Without even getting into why I was being targeted with an ad for a product that is in no way connected to my interests, the sight of this tweet irked me. Not necessarily because it was an ad; they’re everywhere, after all. It was more that this tweet was taking up valuable space on my feed at such a specific moment that even if it had been for a product relevant to my consumer profile, I still wouldn’t have had the time or inclination to give it my attention.

There have been some egregious instances of this clueless content in the last six months, during moments when the world has been united in watching one singular event unfold, most notably the EU Referendum and the US presidential election. At times like these, anything remotely off-topic on a user’s timeline is seen as irrelevant at best, and is simply ignored, or genuinely irritating at worst, and potentially blocked.
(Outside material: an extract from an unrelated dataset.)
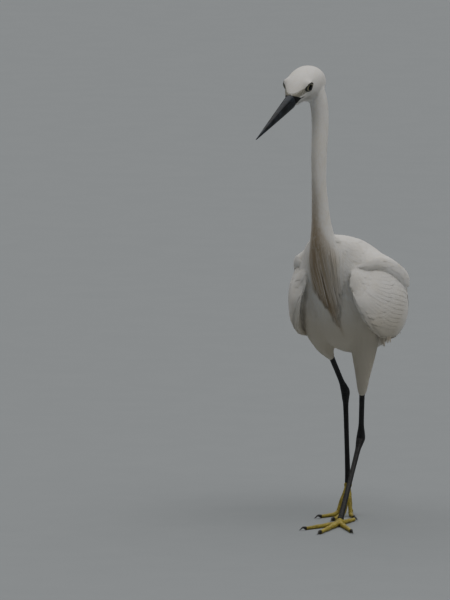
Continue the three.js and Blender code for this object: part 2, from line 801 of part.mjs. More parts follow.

Brands and agencies are getting good when it comes to crafting social calendars around big events like the Super Bowl or Valentine’s Day. But it’s just as important to know when not to post content, to recognise the right context. Will your presence be appreciated if you pop up with a scheduled post? Will the engagement you get on this post be worth the capital you put behind it, or will it wither away in its irrelevance?

Simply put; read the room.

Sending your own messaging out into the world when everybody else is talking about something else, something arguably more important, makes you look both ignorant and arrogant. What you’re essentially saying is that you don’t know what is going on with consumers, and that what you have to say is more important than listening to them.

Of course, it’s impossible to always tell when these charged moments will occur. But an understanding of your audience, and what matters most to them, is a good first step.